● PROBLEM TO SOLVE
Set down, in full, every record in the block.

***** RECORD EXCERPTS *****

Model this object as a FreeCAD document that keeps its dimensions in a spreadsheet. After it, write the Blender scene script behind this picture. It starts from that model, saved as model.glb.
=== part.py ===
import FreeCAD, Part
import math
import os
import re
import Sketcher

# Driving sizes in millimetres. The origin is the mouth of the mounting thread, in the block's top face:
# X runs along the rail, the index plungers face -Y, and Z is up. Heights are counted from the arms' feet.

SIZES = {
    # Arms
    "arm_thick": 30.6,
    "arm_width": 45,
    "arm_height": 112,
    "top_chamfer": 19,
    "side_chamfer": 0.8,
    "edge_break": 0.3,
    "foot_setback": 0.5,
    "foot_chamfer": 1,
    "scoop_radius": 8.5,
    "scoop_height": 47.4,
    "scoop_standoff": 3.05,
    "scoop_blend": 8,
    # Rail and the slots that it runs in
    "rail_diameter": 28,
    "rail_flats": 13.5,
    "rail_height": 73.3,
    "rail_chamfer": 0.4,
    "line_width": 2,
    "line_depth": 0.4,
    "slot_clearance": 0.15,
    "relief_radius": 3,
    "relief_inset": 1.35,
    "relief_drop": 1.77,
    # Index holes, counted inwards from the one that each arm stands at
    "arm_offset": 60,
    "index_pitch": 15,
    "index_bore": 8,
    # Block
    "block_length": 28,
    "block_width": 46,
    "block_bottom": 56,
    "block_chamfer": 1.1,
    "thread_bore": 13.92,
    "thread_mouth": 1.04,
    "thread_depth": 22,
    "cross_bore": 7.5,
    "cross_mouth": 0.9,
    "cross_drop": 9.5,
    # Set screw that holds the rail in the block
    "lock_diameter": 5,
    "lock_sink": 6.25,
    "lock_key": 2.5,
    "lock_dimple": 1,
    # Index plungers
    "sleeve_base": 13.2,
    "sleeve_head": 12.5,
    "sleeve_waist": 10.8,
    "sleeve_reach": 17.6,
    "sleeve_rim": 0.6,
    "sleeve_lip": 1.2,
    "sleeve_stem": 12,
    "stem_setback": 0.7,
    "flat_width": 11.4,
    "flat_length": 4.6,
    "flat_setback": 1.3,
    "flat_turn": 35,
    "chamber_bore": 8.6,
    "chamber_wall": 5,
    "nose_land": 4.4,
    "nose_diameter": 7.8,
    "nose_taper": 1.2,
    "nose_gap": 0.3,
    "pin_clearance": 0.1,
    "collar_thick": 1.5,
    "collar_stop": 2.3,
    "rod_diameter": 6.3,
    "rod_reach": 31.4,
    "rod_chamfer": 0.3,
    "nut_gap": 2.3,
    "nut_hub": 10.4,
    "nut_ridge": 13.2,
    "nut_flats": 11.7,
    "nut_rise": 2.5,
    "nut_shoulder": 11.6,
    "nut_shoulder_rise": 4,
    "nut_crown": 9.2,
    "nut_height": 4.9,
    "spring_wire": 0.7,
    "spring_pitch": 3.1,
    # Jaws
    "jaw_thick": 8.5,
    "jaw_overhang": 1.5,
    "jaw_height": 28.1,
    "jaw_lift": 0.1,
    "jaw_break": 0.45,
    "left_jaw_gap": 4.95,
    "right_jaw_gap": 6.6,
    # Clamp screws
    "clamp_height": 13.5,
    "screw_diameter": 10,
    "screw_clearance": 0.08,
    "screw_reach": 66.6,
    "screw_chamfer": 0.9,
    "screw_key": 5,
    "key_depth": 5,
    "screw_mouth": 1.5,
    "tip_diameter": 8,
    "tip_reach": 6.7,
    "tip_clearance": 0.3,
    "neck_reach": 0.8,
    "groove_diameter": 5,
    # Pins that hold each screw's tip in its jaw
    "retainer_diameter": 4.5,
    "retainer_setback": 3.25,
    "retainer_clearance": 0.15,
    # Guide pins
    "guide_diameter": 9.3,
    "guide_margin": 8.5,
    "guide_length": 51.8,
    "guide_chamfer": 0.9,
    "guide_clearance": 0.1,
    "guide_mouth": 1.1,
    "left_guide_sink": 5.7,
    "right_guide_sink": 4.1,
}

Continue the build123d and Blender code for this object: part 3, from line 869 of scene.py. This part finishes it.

*****

● RESULT FOR THIS TASK
Model this object as a FreeCAD document that keeps its dimensions in a spreadsheet. After it, write the Blender scene script behind this picture. It starts from that model, saved as model.glb.
=== part.py ===
import FreeCAD, Part
import math
import os
import re
import Sketcher

# Driving sizes in millimetres. The origin is the mouth of the mounting thread, in the block's top face:
# X runs along the rail, the index plungers face -Y, and Z is up. Heights are counted from the arms' feet.

SIZES = {
    # Arms
    "arm_thick": 30.6,
    "arm_width": 45,
    "arm_height": 112,
    "top_chamfer": 19,
    "side_chamfer": 0.8,
    "edge_break": 0.3,
    "foot_setback": 0.5,
    "foot_chamfer": 1,
    "scoop_radius": 8.5,
    "scoop_height": 47.4,
    "scoop_standoff": 3.05,
    "scoop_blend": 8,
    # Rail and the slots that it runs in
    "rail_diameter": 28,
    "rail_flats": 13.5,
    "rail_height": 73.3,
    "rail_chamfer": 0.4,
    "line_width": 2,
    "line_depth": 0.4,
    "slot_clearance": 0.15,
    "relief_radius": 3,
    "relief_inset": 1.35,
    "relief_drop": 1.77,
    # Index holes, counted inwards from the one that each arm stands at
    "arm_offset": 60,
    "index_pitch": 15,
    "index_bore": 8,
    # Block
    "block_length": 28,
    "block_width": 46,
    "block_bottom": 56,
    "block_chamfer": 1.1,
    "thread_bore": 13.92,
    "thread_mouth": 1.04,
    "thread_depth": 22,
    "cross_bore": 7.5,
    "cross_mouth": 0.9,
    "cross_drop": 9.5,
    # Set screw that holds the rail in the block
    "lock_diameter": 5,
    "lock_sink": 6.25,
    "lock_key": 2.5,
    "lock_dimple": 1,
    # Index plungers
    "sleeve_base": 13.2,
    "sleeve_head": 12.5,
    "sleeve_waist": 10.8,
    "sleeve_reach": 17.6,
    "sleeve_rim": 0.6,
    "sleeve_lip": 1.2,
    "sleeve_stem": 12,
    "stem_setback": 0.7,
    "flat_width": 11.4,
    "flat_length": 4.6,
    "flat_setback": 1.3,
    "flat_turn": 35,
    "chamber_bore": 8.6,
    "chamber_wall": 5,
    "nose_land": 4.4,
    "nose_diameter": 7.8,
    "nose_taper": 1.2,
    "nose_gap": 0.3,
    "pin_clearance": 0.1,
    "collar_thick": 1.5,
    "collar_stop": 2.3,
    "rod_diameter": 6.3,
    "rod_reach": 31.4,
    "rod_chamfer": 0.3,
    "nut_gap": 2.3,
    "nut_hub": 10.4,
    "nut_ridge": 13.2,
    "nut_flats": 11.7,
    "nut_rise": 2.5,
    "nut_shoulder": 11.6,
    "nut_shoulder_rise": 4,
    "nut_crown": 9.2,
    "nut_height": 4.9,
    "spring_wire": 0.7,
    "spring_pitch": 3.1,
    # Jaws
    "jaw_thick": 8.5,
    "jaw_overhang": 1.5,
    "jaw_height": 28.1,
    "jaw_lift": 0.1,
    "jaw_break": 0.45,
    "left_jaw_gap": 4.95,
    "right_jaw_gap": 6.6,
    # Clamp screws
    "clamp_height": 13.5,
    "screw_diameter": 10,
    "screw_clearance": 0.08,
    "screw_reach": 66.6,
    "screw_chamfer": 0.9,
    "screw_key": 5,
    "key_depth": 5,
    "screw_mouth": 1.5,
    "tip_diameter": 8,
    "tip_reach": 6.7,
    "tip_clearance": 0.3,
    "neck_reach": 0.8,
    "groove_diameter": 5,
    # Pins that hold each screw's tip in its jaw
    "retainer_diameter": 4.5,
    "retainer_setback": 3.25,
    "retainer_clearance": 0.15,
    # Guide pins
    "guide_diameter": 9.3,
    "guide_margin": 8.5,
    "guide_length": 51.8,
    "guide_chamfer": 0.9,
    "guide_clearance": 0.1,
    "guide_mouth": 1.1,
    "left_guide_sink": 5.7,
    "right_guide_sink": 4.1,
}

Continue the build123d and Blender code for this object: part 3, from line 869 of scene.py. This part finishes it.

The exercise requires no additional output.